Oral 02 | AllPlay: Moving evidence-based practice from the clinic to the community

Tracks
Track 9
Saturday, May 16, 2020
1:30 PM - 3:10 PM

Presenter(s)

Agenda Item Image
Prof Nicole Rinehart
Deakin University

Oral 02 | AllPlay: Moving evidence-based practice from the clinic to the community

1:50 PM - 2:10 PM

Outline

The mental and physical health of many Australian children living with disabilities is poor. Community-based interventions for children with disabilities complement and enhance best practice clinical care, improving social, emotional, motor and physical health outcomes for children. Despite this, many children with disabilities in the community experience difficulties accessing treatment or receive no treatment at all. Barriers include geographic location, affordability, and cultural appropriateness. Aboriginal and Torres Strait Islander children encounter further access barriers due to their disability as well as their Aboriginality (Dew et al., 2018).
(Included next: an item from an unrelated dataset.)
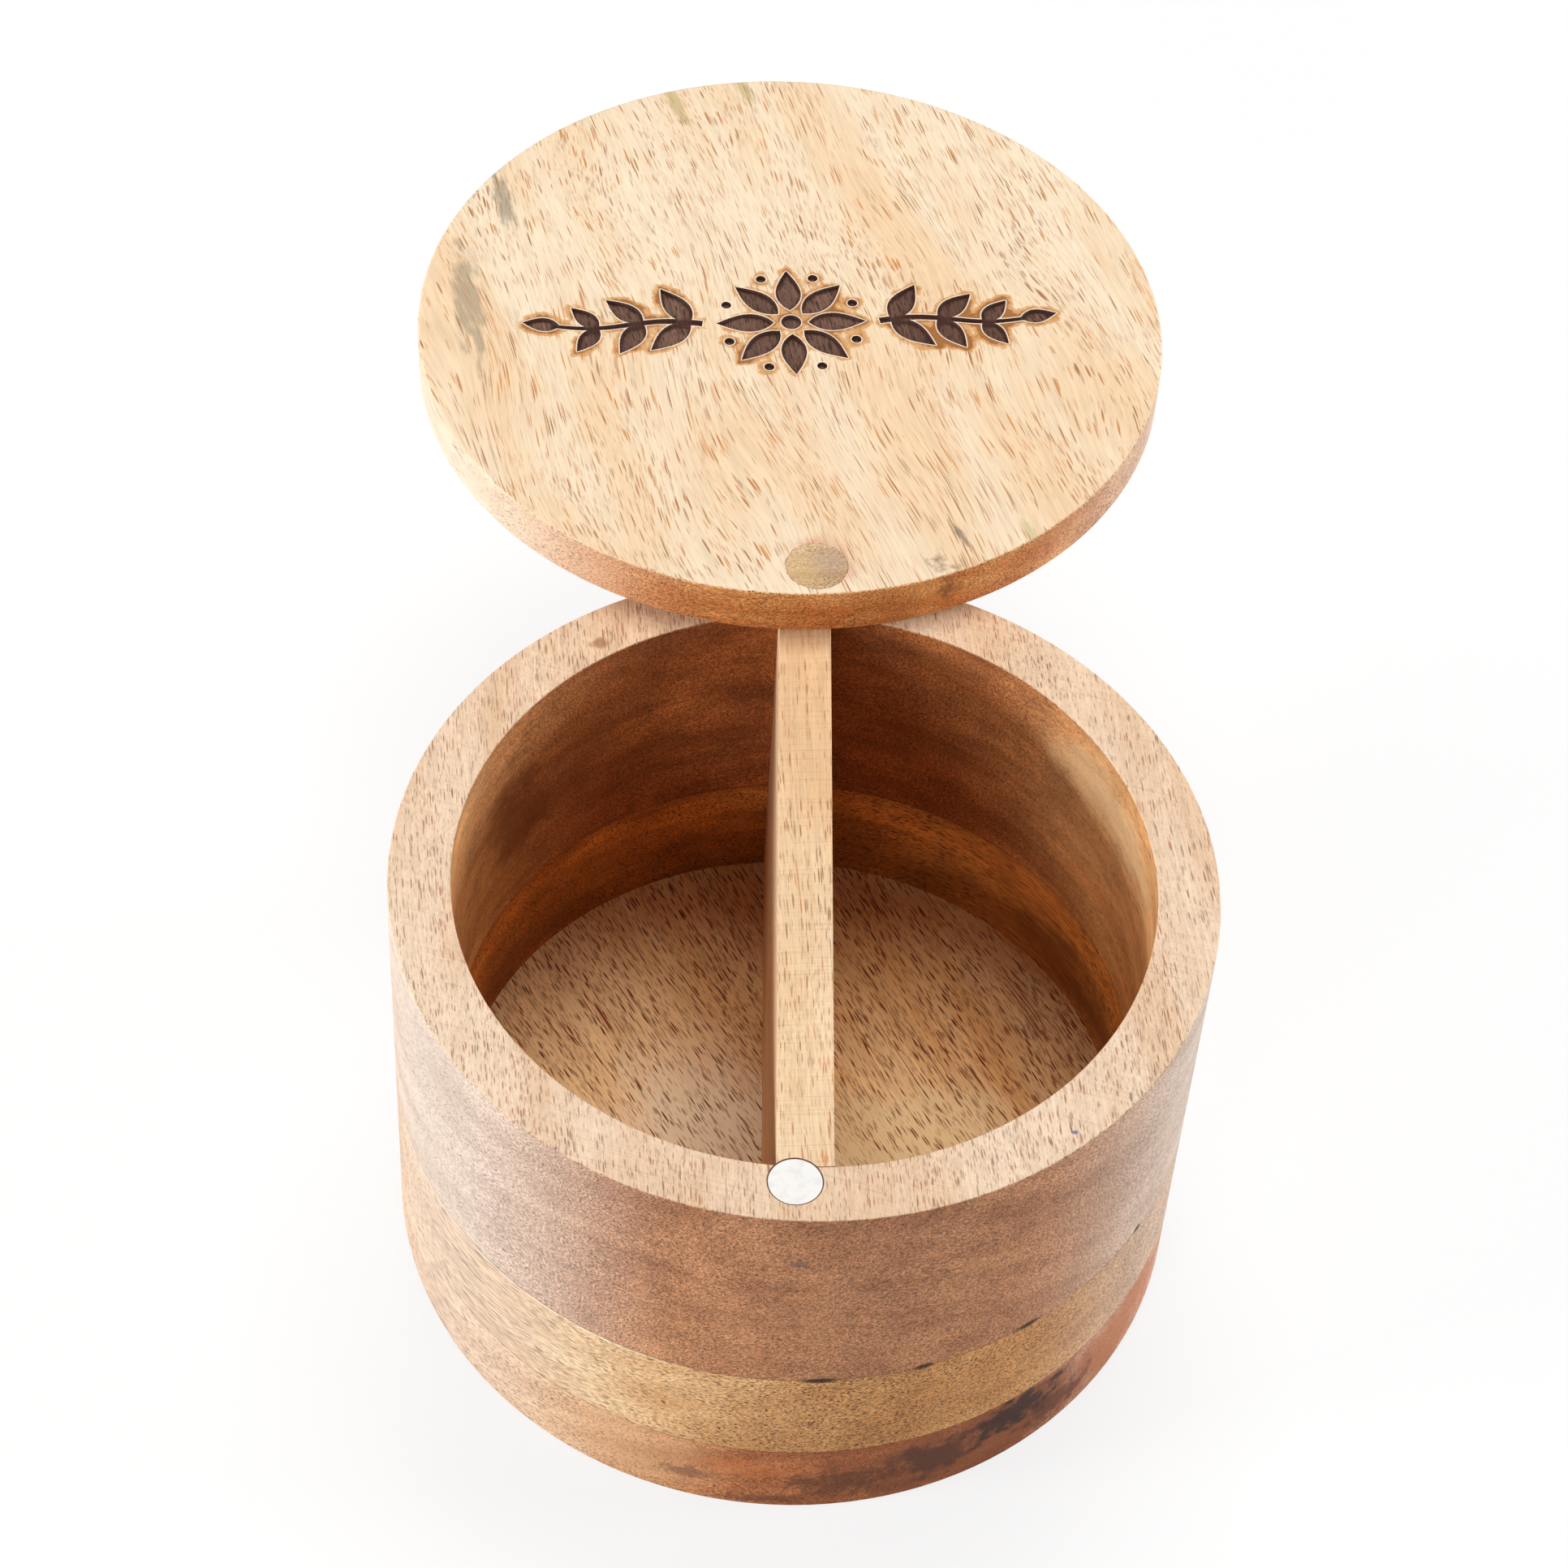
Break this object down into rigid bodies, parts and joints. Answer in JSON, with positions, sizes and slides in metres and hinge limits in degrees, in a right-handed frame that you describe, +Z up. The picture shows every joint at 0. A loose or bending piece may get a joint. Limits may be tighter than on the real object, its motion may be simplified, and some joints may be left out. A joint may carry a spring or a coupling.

In addition, the ‘open market’ nature of schemes such as the NDIS means that any organisation can register to provide products or services that seem effective but in reality lack a clear scientific basis or evidence base for efficacy and safety, cause unnecessary financial burden, and raise false expectations of curative outcomes (Rinehart, Wilson, & Jeste, 2019). The aim of this paper is to present a new intervention framework called AllPlay which enables evidence-based interventions for all children living with disabilities to move beyond the clinic to the community. AllPlay was developed at Deakin University together with a multidisciplinary team of Australia’s leading disability and neurodevelopmental disorder clinical specialists, Aboriginal and Torres Strait Islander researchers, sociologists, health economists; and peak sporting, education, and dance industries. This presentation will provide an overview of the AllPlay research methodology and findings from four research programs (AllPlay Footy, AllPlay Aboriginal and Torres Strait Islander Footy, AllPlay Dance, and AllPlay Learn), which use novel intervention approaches to deliver evidence-based strategies and resources for children, families and AFL football, dance and education providers to support children with disabilities in community activities.

Biography

Professor Nicole Rinehart (PhD, Monash University, 2000) is an international leader in neurodevelopmental disorders, and a practicing clinical psychologist specialising in autism, Asperger’s disorder, and ADHD. She has been at the forefront of international efforts to improve the diagnosis and definition of childhood disorders, with a focus on using novel neuroscientific techniques. She leads the NHMRC funded Sleeping Sound trial, a novel sleep intervention for children with autism. Nicole has consulted at the Melbourne Children’s Clinic for the last 13 years. In 2013 she established the Deakin Child Study Centre and developed the AllPlay program, Australia’s leading multidisciplinary platform that aims to improve the quality of life and mental health of young people through sport, dance, and education: to ‘make the world fit for all kids’.